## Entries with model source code
----------
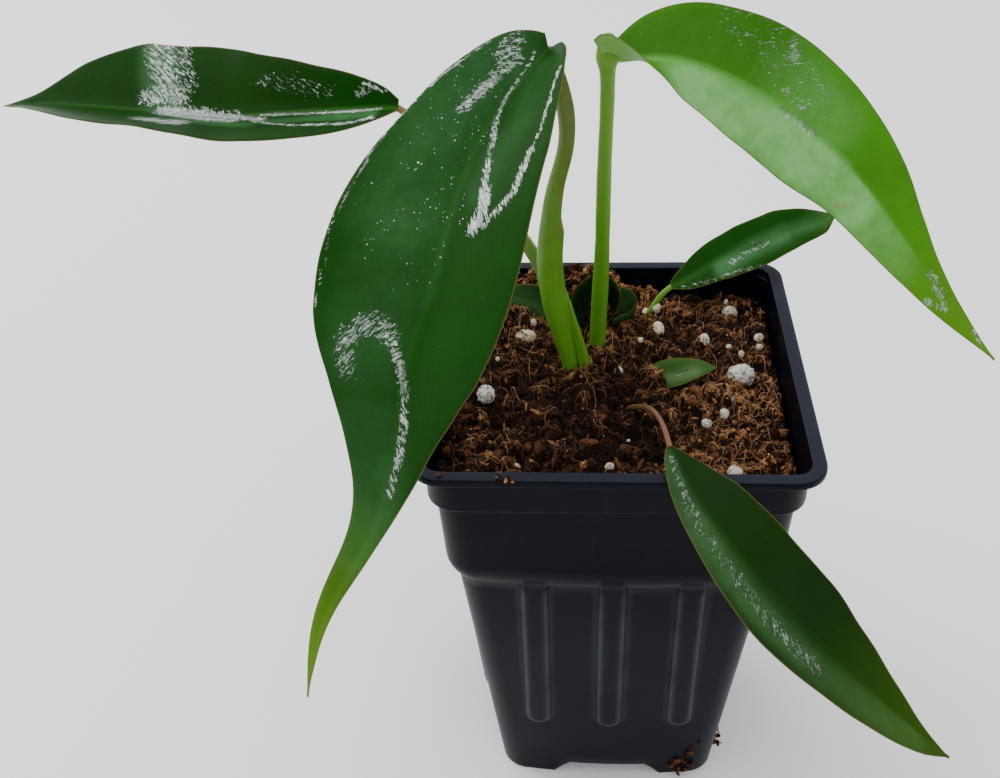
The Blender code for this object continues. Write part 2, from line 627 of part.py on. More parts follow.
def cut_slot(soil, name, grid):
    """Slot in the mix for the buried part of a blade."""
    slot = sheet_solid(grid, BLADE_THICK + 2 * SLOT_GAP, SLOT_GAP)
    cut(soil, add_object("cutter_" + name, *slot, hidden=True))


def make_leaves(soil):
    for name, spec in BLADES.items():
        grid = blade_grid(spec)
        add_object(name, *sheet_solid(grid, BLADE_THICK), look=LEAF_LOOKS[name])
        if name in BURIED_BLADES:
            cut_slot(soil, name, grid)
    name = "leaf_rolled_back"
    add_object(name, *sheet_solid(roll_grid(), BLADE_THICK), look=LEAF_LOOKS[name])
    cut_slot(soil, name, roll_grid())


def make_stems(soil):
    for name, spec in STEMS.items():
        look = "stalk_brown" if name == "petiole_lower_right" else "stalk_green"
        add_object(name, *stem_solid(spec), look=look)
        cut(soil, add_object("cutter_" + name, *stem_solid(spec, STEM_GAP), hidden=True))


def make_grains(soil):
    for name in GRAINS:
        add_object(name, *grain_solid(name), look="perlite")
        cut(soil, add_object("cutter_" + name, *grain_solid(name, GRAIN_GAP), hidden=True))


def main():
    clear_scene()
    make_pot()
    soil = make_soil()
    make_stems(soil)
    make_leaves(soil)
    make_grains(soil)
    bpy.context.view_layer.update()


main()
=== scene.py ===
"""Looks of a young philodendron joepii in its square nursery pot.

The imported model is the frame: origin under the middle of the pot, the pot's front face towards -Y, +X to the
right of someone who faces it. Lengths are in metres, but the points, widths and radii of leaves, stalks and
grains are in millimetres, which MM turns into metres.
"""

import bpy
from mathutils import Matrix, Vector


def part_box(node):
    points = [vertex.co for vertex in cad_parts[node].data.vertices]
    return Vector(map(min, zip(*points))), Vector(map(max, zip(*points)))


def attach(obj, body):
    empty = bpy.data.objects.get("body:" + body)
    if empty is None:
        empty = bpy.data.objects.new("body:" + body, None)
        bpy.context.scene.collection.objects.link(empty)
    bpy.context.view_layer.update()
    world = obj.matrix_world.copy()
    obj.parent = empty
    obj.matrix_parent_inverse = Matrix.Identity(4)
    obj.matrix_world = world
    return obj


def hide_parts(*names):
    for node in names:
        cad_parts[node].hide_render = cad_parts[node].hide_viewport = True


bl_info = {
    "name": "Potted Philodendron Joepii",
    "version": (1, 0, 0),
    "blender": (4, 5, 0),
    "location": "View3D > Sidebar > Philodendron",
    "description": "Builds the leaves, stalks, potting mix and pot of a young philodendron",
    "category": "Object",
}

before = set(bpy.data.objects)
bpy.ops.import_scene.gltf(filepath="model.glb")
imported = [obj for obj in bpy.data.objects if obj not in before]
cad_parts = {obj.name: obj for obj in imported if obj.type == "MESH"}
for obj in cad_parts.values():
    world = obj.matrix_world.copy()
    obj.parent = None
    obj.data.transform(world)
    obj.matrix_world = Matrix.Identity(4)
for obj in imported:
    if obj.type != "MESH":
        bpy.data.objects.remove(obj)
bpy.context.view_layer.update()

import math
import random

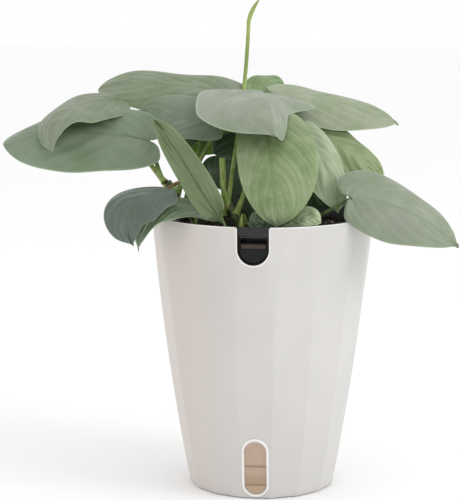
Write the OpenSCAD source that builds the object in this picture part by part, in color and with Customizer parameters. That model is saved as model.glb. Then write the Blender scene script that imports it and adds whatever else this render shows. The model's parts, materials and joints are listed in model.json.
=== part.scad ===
----------
## Prompt
Repeat exactly the lines running from the one with "soil = make_soil()" through the one with "cad_parts[node].hide_render = cad_parts[node].hide_viewport", both included.

## Full response
    soil = make_soil()
    make_stems(soil)
    make_leaves(soil)
    make_grains(soil)
    bpy.context.view_layer.update()


main()
=== scene.py ===
"""Looks of a young philodendron joepii in its square nursery pot.

The imported model is the frame: origin under the middle of the pot, the pot's front face towards -Y, +X to the
right of someone who faces it. Lengths are in metres, but the points, widths and radii of leaves, stalks and
grains are in millimetres, which MM turns into metres.
"""

import bpy
from mathutils import Matrix, Vector


def part_box(node):
    points = [vertex.co for vertex in cad_parts[node].data.vertices]
    return Vector(map(min, zip(*points))), Vector(map(max, zip(*points)))


def attach(obj, body):
    empty = bpy.data.objects.get("body:" + body)
    if empty is None:
        empty = bpy.data.objects.new("body:" + body, None)
        bpy.context.scene.collection.objects.link(empty)
    bpy.context.view_layer.update()
    world = obj.matrix_world.copy()
    obj.parent = empty
    obj.matrix_parent_inverse = Matrix.Identity(4)
    obj.matrix_world = world
    return obj


def hide_parts(*names):
    for node in names:
        cad_parts[node].hide_render = cad_parts[node].hide_viewport = True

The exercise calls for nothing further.